Before the actual ceremony, she is hastily provided spy training by members of the Indian intelligence organization RAW. After the wedding, Sehmat not only manages to gain the confidence of her new family and their friends but also gathers vital information that she passes on to her handlers. Eventually, she comes across plans, what appear to be, to sink a key Indian naval target using a submarine. At great risk to herself, she promptly manages to relay this information to her handlers who realise that the target in question is which at that point is anchored in the Bay of Bengal as a part of India's naval strategy for the looming war.

They are able to provide an early warning to the Indian Navy which proves vital towards India's war effort. Towards the end, Sehmat is discovered but manages to escape with the help of her handlers. She ultimately returns to India, pregnant with her Pakistani husband's child. Her child goes on to grow up in India and join the Indian Army as an Officer.
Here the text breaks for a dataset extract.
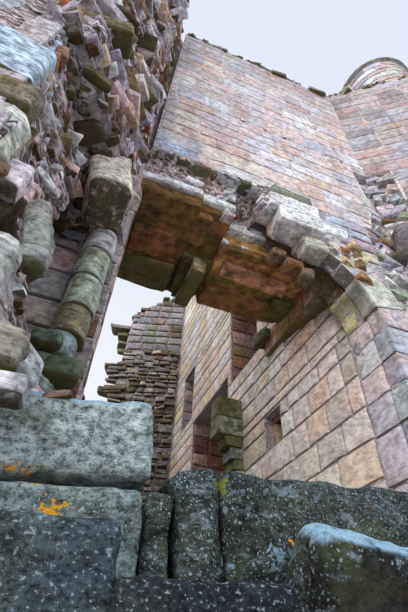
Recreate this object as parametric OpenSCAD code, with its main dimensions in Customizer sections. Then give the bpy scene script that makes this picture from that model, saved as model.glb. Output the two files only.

== Non-fictional elements ==

According to Sikka, he stumbled upon the story during the Kargil conflict. He acquired the story from an Indian army officer who told him of how his mother, a Kashmiri Muslim, had married a Pakistani Army officer to provide India with classified information during the 1971 war. Sikka eventually managed to meet the officer's mother in Malerkotla, Punjab where she eventually provided further elements of her story. As a part of her undercover duties in Pakistan, she used to tutor General Yahya Khan's grandchildren.

It took Sikka approximately 8 years to fictionalise the story and arrange it into a cohesive narrative. He fictionalised the name of the main character in order to keep her identity hidden. During a recent interview, he said the real woman behind the character has since died. As a tribute to her, Sikka formally launched the book aboard Vikrant, which was docked at Naval dockyard in Mumbai.

The book was re-published by Penguin India in a new format in March 2018.

== Hindi version ==

A Hindi version of the book was published on 23 August 2019.

== Film adaptation==

In 2018, the novel was adapted into a Hindi-language spy thriller with a change in the climax, titled Raazi. It stars Alia Bhatt in the role of Sehmat and Vicky Kaushal plays her husband. The film was directed by Meghna Gulzar and produced by Vineet Jain, Karan Johar, Hiroo Yash Johar and Apoorva Mehta under the banner of Dharma Productions.